Der Verwender kann einer an sich überraschenden Klausel diesen Charakter nehmen. Bestimmungen, mit denen die andere Vertragspartei nicht von Anfang an rechnen musste, können im Einzelfall durch einen sehr eindeutigen Hinweis ihren Überraschungseffekt verlieren. Hat der Verwender die Erwartung an eine abweichende Klausel geweckt, muss der Hinweis insbesondere hinreichend individuell sein, um die Fehlvorstellung zu korrigieren. Beruht die abweichende Erwartung des Vertragspartners darauf, dass die Klausel allgemein objektiv ungewöhnlich ist, verliert sie ihren Überraschungscharakter, wenn der Vertragspartners in sinnerfassender Weise von ihr tatsächlich Kenntnis genommen hat. Aus dem bloßen Durchlesen kann hierauf aber nicht geschlossen werden. Es muss eine tatsächliche Kenntnisnahme zum Ausdruck kommen.
3. Die Kaffeebezugsklausel des V ist nicht überraschend, da K von ihr in sinnerfassender Weise tatsächlich Kenntnis genommen hat.
Genau, so ist das!
Der Verwender kann einer an sich überraschenden Klausel diesen Charakter nehmen. Beruht die abweichende Erwartung des Vertragspartners darauf, dass die Klausel allgemein objektiv ungewöhnlich ist, verliert sie ihren Überraschungscharakter wenn der Vertragspartners in sinnerfassender Weise von ihr tatsächlich Kenntnis genommen hat. Aus dem bloßen Durchlesen kann hierauf aber nicht geschlossen werden. Die Kaffeebezugsklausel ist beim Kauf einer Kaffeemaschine objektiv überraschend. K erklärt V, dass sie eh bei ihm Kaffee kauft und die Kaffeebezugsklausel daher nicht schlimm findet. Das zeigt, dass sie die Klausel im Sinn erfasst und von ihr tatsächlich Kenntnis genommen hat. Daher ist die Klausel nicht mehr als überraschend anzusehen.
4. Die Kaffeebezugsklausel ist nicht überraschend und infolgedessen inhaltlich wirksam.
Nein, das trifft nicht zu!
Achtung!
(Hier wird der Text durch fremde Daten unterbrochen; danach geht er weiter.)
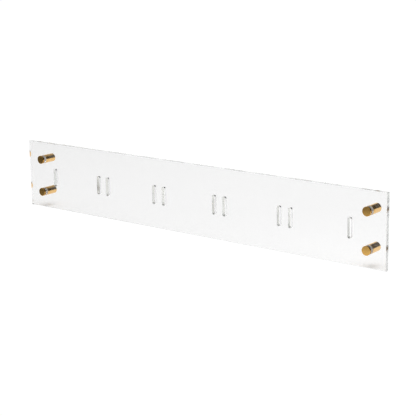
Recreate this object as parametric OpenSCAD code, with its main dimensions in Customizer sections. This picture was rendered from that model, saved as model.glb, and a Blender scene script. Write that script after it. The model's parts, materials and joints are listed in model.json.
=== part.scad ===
// Clear slotted wall panel held by four turned standoffs.
// Origin: on the wall plane, at the centre of the four wall screws.
// +X runs along the panel, +Y points into the wall, +Z is up, so the front faces -Y.

/* [Panel] */
// Length of the panel
panel_w = 635; // [600:1:900]
// Height of the panel
panel_h = 101.6; // [95:0.1:160]
// Thickness of the sheet
panel_t = 5.6; // [4.5:0.1:8]
// Distance of the standoff centres from the end edges
end_inset = 27; // [20:0.5:40]
// Distance of the upper standoff centres from the top edge
top_inset = 27; // [20:0.5:40]
// Hole in the sheet for the stud
stud_hole_d = 9.5; // [9:0.1:10]

/* [Slots] */
// Number of stations along the panel, each with one slot at its left and one at its right
stations = 5; // [1:1:5]
// Distance between the two slots of a station
station_w = 91; // [60:0.5:91]
// Distance between neighbouring slots of two stations
station_gap = 18; // [12:0.5:18]
// Width of a slot
slot_w = 5; // [4.5:0.1:6]
// Length of a slot, over its round ends
slot_l = 27.8; // [20:0.1:40]
// How far the middle of the slots lies below the middle of the standoffs
slot_drop = 0.5; // [0:0.1:5]

/* [Standoffs] */
// Distance between the upper and lower standoffs
standoff_rise = 50.8; // [40:0.1:60]
// Diameter of the barrel and the cap
standoff_d = 12.7; // [12:0.1:16]
// Length of the barrel, which is the gap between wall and washer
barrel_l = 19; // [15:0.5:40]
// Thickness of the solid base of the barrel
base_t = 3; // [2.5:0.1:4]
// Thickness of the cap
cap_t = 3; // [2.6:0.1:6]
// Chamfer around the ends of the barrel and the cap
edge_chamfer = 0.4; // [0.2:0.1:0.6]
// Diameter of each clear washer
washer_d = 12.1; // [11:0.1:12.5]
// Thickness of each clear washer
washer_t = 0.5; // [0.4:0.1:1]

/* [Thread and screw] */
// Outer diameter of the stud's thread
stud_d = 7.9; // [7.6:0.05:7.95]
// Diameter of the tapped bore in the barrel
bore_d = 8; // [8:0.05:8.1]
// Length of thread that the stud has inside the barrel
thread_l = 10; // [6:0.5:10]
// Depth of the stud's seat in the cap
seat_depth = 2; // [1.5:0.1:2.2]
// Hole for the wall screw in the barrel's base
screw_hole_d = 4.2; // [3.5:0.1:5]
// Countersink for the wall screw's head
screw_head_d = 7.2; // [6:0.1:7.6]

/* [Hidden] */
CORNERS = ["top_left", "bottom_left", "top_right", "bottom_right"];
KINDS = ["barrel", "rear_washer", "front_washer", "cap", "stud"];

// A cut runs this far past the face that it goes through
past = 1;
// Sides of a full circle
round_fn = 96;

// Where the four standoffs stand, in X and Z
standoff_x = panel_w / 2 - end_inset;
standoff_z = standoff_rise / 2;
// The stations are a row centred on the panel
station_pitch = station_w + station_gap;
first_station_x = -(stations - 1) / 2 * station_pitch;

// Faces across the stack, from the wall out to the front
barrel_front_y = -barrel_l;
panel_back_y = barrel_front_y - washer_t;
panel_front_y = panel_back_y - panel_t;
cap_back_y = panel_front_y - washer_t;
cap_front_y = cap_back_y - cap_t;

function is_top(corner) = corner == "top_left" || corner == "top_right";
function is_right(corner) = corner == "top_right" || corner == "bottom_right";
function corner_x(corner) = is_right(corner) ? standoff_x : -standoff_x;
function corner_z(corner) = is_top(corner) ? standoff_z : -standoff_z;

// Stands the children on one standoff's axis, at depth y, with their own +Z pointing out to the front
module at_standoff(corner, y = 0)
    translate([corner_x(corner), y, corner_z(corner)])
        rotate([90, 0, 0])
            children();

// The faces of the sheet lie in X and Z, so they are drawn flat and stood up
module stand_up(y)
    translate([0, y, 0])
        rotate([90, 0, 0])
            children();

module slot_outline()
    union() {
        square([slot_w, slot_l - slot_w], center = true);
        for (side = [-1, 1])
            translate([0, side * (slot_l - slot_w) / 2])
                circle(d = slot_w, $fn = round_fn);
    }

module panel_outline()
    difference() {
        translate([-panel_w / 2, standoff_z + top_inset - panel_h])
            square([panel_w, panel_h]);
        for (station = [0 : stations - 1])
            for (side = [-1, 1])
                translate([first_station_x + station * station_pitch + side * station_w / 2, -slot_drop])
                    slot_outline();
        for (corner = CORNERS)
            translate([corner_x(corner), corner_z(corner)])
                circle(d = stud_hole_d, $fn = round_fn);
    }

// A turned round bar with a chamfer around each end
module turned_bar(diameter, length, chamfer)
    rotate_extrude($fn = round_fn)
        polygon([
            [0, 0],
            [diameter / 2 - chamfer, 0],
            [diameter / 2, chamfer],
            [diameter / 2, length - chamfer],
            [diameter / 2 - chamfer, length],
            [0, length]
        ]);

// A bore that starts at height z and runs out past the end of the bar
module bore(diameter, z, length)
    translate([0, 0, z])
        cylinder(d = diameter, h = length, $fn = round_fn);

module clear_washer()
    difference() {
        cylinder(d = washer_d, h = washer_t, $fn = round_fn);
        bore(stud_hole_d, -past, washer_t + 2 * past);
    }

module panel()
    color([0.93, 0.95, 0.96, 0.4])
        stand_up(panel_back_y)
            linear_extrude(height = panel_t)
                panel_outline();

// Screwed flat to the wall: a screw hole in the base, and a tapped bore that its head drops through
module barrel(corner)
    color([0.83, 0.63, 0.28])
        at_standoff(corner)
            difference() {
                turned_bar(standoff_d, barrel_l, edge_chamfer);
                bore(bore_d, base_t, barrel_l);
                bore(screw_hole_d, -past, base_t + 2 * past);
                translate([0, 0, base_t - (screw_head_d - screw_hole_d) / 2])
                    cylinder(d1 = screw_hole_d, d2 = screw_head_d, h = (screw_head_d - screw_hole_d) / 2,
                             $fn = round_fn);
            }

module rear_washer(corner)
    color([0.9, 0.9, 0.9, 0.5])
        at_standoff(corner, barrel_front_y)
            clear_washer();

module front_washer(corner)
    color([0.9, 0.9, 0.9, 0.5])
        at_standoff(corner, panel_front_y)
            clear_washer();

// The cap has a blind seat in its back for the stud
module cap(corner)
    color([0.83, 0.63, 0.28])
        at_standoff(corner, cap_back_y)
            difference() {
                turned_bar(standoff_d, cap_t, edge_chamfer);
                bore(stud_d, -past, seat_depth + past);
            }

// The stud fills the cap's seat and reaches through washers and sheet into the barrel
module stud(corner)
    color([0.78, 0.6, 0.3])
        at_standoff(corner, barrel_front_y + thread_l)
            turned_bar(stud_d, barrel_front_y + thread_l - cap_back_y + seat_depth, edge_chamfer);

panel();
for (corner = CORNERS) {
    barrel(corner);
    rear_washer(corner);
    front_washer(corner);
    cap(corner);
    stud(corner);
}
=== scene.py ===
import json
import math

import bmesh
import bpy
from mathutils import Matrix, Vector


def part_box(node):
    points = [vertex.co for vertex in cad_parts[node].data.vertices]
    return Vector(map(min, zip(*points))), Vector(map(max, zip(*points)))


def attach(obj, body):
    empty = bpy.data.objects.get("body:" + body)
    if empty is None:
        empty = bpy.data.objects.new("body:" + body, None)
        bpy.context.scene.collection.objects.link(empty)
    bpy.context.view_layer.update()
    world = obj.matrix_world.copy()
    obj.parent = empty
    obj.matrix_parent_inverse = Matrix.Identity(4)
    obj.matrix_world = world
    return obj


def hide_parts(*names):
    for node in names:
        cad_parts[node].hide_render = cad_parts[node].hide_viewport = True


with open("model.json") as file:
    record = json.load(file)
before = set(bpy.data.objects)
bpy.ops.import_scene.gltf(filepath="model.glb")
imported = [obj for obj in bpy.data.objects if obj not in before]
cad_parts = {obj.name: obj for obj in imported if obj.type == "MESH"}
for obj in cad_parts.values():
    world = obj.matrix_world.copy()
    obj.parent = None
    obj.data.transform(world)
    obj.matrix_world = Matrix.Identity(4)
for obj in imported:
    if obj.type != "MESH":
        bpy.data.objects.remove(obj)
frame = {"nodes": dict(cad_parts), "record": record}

# A clear slotted wall panel held by four turned brass standoffs, in a plain white studio.
# Everything is in metres. The wall is the plane y = 0, the front faces -Y and +Z is up.

MM = 0.001
SAME_POINT = 0.001 * MM       # points closer than this are merged
ON_PLANE = 1e-7               # a point this near a cutting plane lies on it
ON_RING = 0.01 * MM           # and a point this near a turned ring belongs to the ring
HARD_EDGE = math.radians(30)  # faces that meet at more than this angle keep a hard edge
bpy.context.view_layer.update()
CORNERS = ("top_left", "bottom_left", "top_right", "bottom_right")

# Panel
ARRIS = 0.1 * MM              # the small polished chamfer along every cut edge
CORNER_ROUND = 0.5 * MM       # rounding of the sheet's four corners
OUTLINE_SIDES = 96            # sides of each slot, hole and sheet outline
CUT_REACH = (6 * MM, 18 * MM)  # a slot's or hole's outline is within this of its centre, in X and Z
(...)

Liegen die Einbezugsvoraussetzungen des § 305 BGB vor und ist die Klausel nicht nach § 305c Abs. 1 BGB überraschend, wird diese lediglich wirksam in den Vertrag einbezogen, also Vertragsbestandteil. Die inhaltliche Wirksamkeit der Klausel muss danach noch anhand der §§ 307 ff. BGB geprüft werden. Da die Einbezugsvoraussetzungen des § 305 BGB vorliegen und die Kaffeebezugsklausel aufgrund der tatsächlichen Kenntnisnahme der K auch nicht überraschend war, wurde die Klausel wirksam in den Vertrag einbezogen, also Vertragsbestandteil.